DIRECTION: Show all lines holding "caption".

EXERCISE DATA:
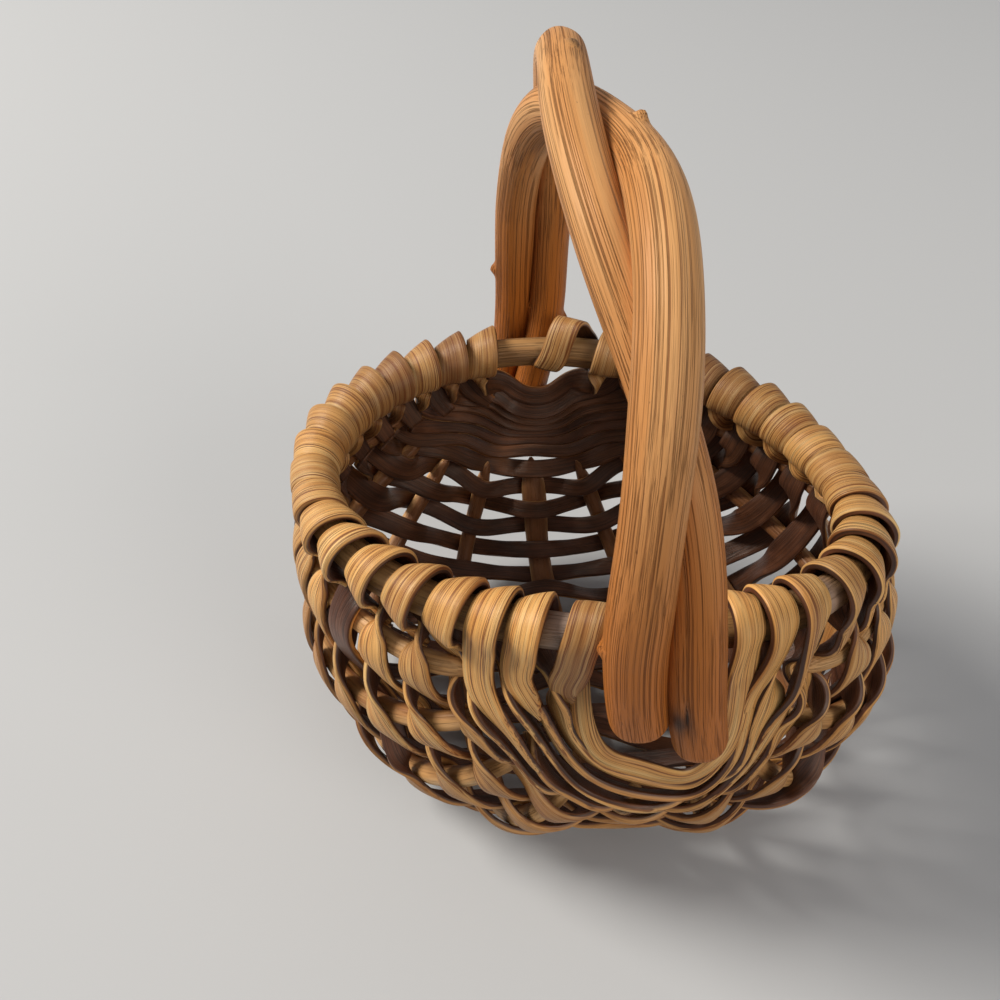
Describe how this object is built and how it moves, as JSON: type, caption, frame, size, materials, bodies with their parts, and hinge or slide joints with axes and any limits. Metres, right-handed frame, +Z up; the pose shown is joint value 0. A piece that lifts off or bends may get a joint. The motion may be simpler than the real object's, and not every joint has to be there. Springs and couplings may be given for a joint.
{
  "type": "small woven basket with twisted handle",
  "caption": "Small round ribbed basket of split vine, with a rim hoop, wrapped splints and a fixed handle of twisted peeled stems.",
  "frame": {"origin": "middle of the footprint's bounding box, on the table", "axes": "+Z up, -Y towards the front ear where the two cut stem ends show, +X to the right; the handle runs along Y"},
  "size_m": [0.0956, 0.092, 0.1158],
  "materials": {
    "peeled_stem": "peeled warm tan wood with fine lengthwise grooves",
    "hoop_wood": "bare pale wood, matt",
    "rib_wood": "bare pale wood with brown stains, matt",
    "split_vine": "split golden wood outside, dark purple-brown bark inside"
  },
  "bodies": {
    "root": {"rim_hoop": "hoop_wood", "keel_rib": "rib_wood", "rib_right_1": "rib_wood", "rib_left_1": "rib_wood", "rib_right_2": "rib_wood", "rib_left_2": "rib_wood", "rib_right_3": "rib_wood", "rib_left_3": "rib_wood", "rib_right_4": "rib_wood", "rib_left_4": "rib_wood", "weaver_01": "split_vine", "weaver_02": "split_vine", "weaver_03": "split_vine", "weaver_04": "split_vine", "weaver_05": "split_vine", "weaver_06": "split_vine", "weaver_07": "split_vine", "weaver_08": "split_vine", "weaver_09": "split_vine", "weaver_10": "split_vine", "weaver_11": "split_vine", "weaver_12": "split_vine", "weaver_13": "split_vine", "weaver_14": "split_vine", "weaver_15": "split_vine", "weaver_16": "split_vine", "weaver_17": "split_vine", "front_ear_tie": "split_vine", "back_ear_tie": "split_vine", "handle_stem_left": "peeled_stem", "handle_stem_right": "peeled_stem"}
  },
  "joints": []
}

---

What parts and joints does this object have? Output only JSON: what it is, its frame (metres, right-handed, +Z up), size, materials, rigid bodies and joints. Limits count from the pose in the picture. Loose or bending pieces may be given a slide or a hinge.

==

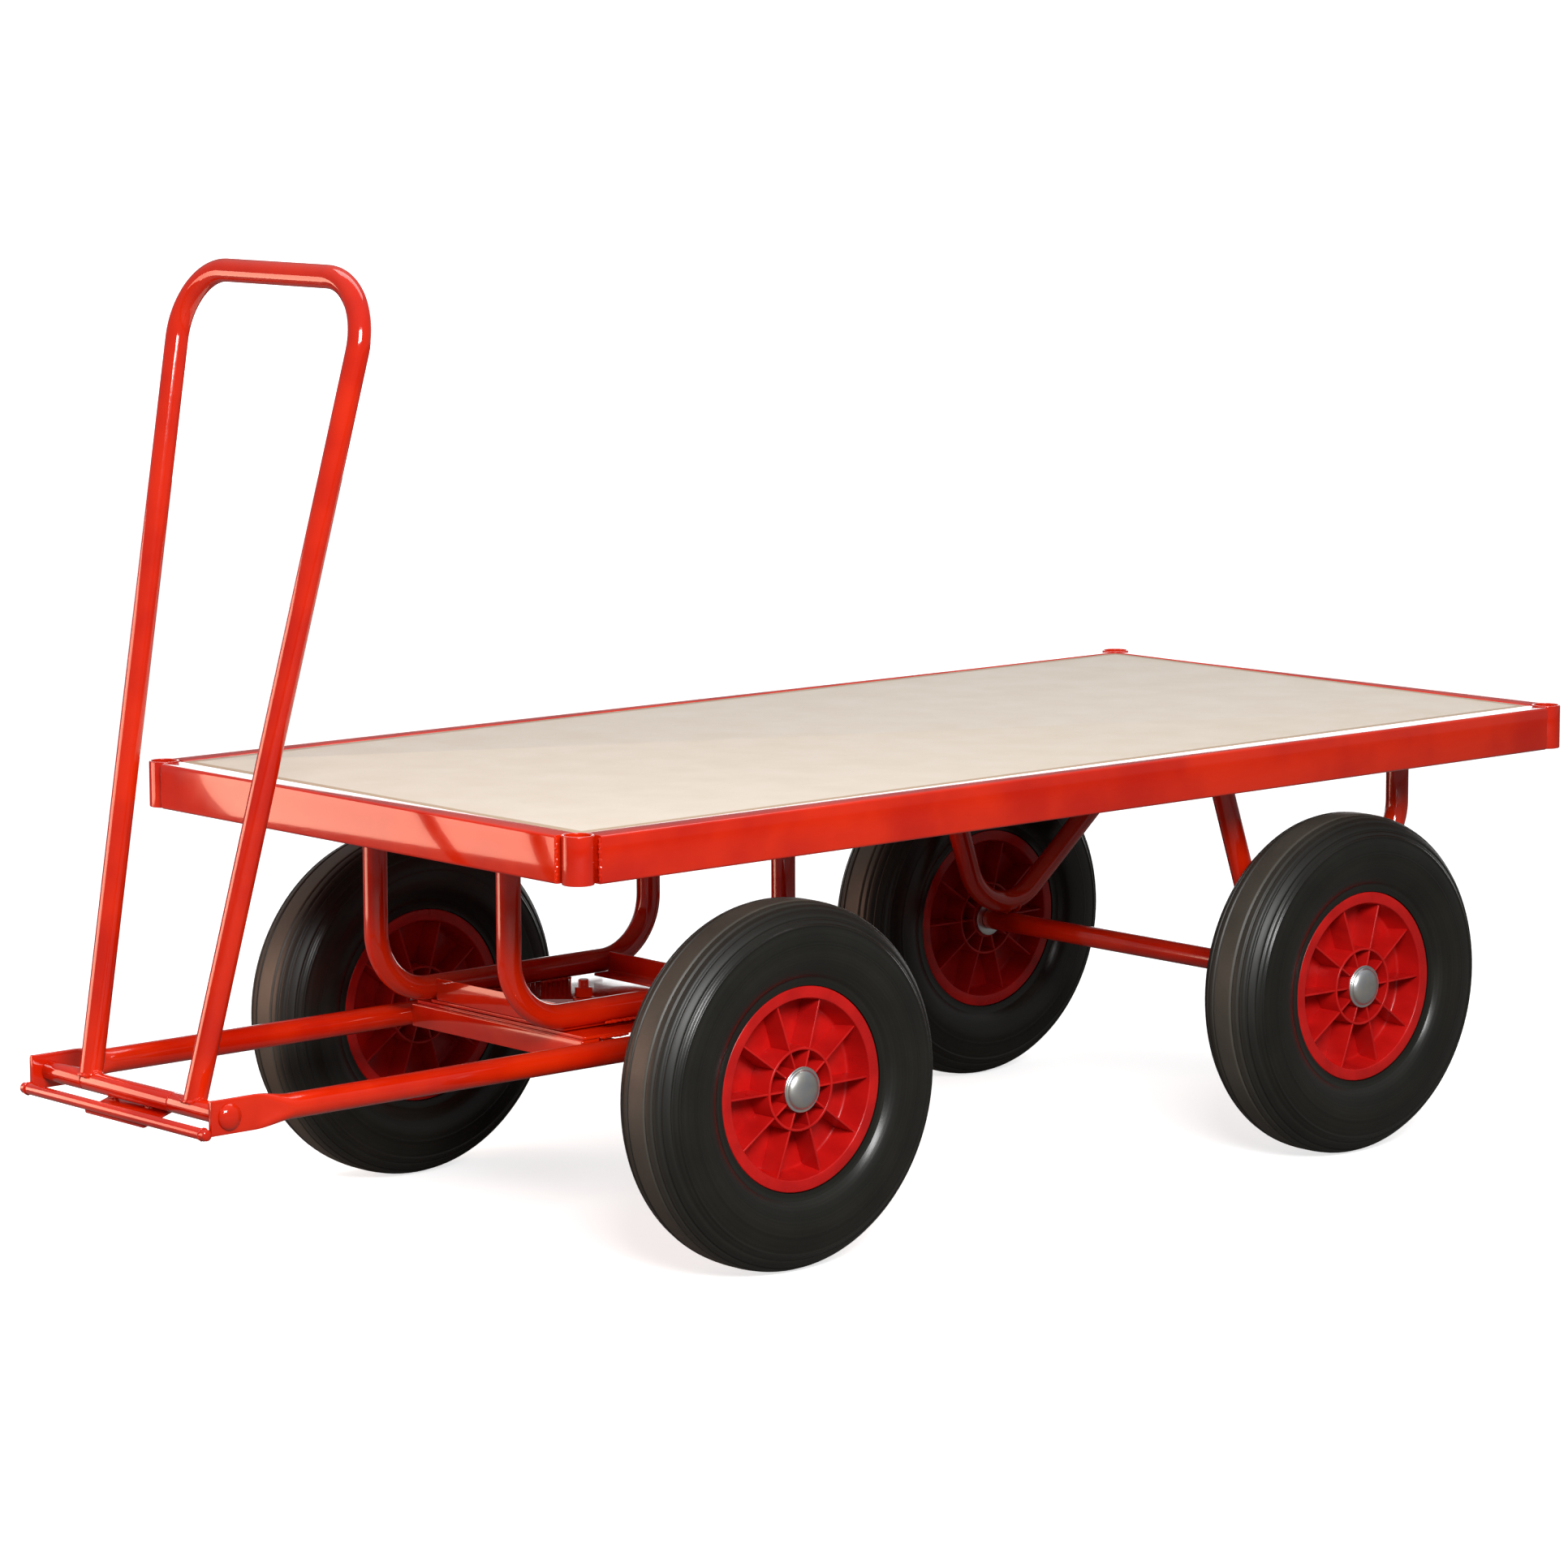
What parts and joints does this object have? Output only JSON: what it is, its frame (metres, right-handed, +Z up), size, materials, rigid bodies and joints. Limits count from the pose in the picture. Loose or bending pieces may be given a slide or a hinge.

ANSWER TO THE PROBLEM:
Describe how this object is built and how it moves, as JSON: type, caption, frame, size, materials, bodies with their parts, and hinge or slide joints with axes and any limits. Metres, right-handed frame, +Z up; the pose shown is joint value 0. A piece that lifts off or bends may get a joint. The motion may be simpler than the real object's, and not every joint has to be there. Springs and couplings may be given for a joint.
  "caption": "Small round ribbed basket of split vine, with a rim hoop, wrapped splints and a fixed handle of twisted peeled stems.",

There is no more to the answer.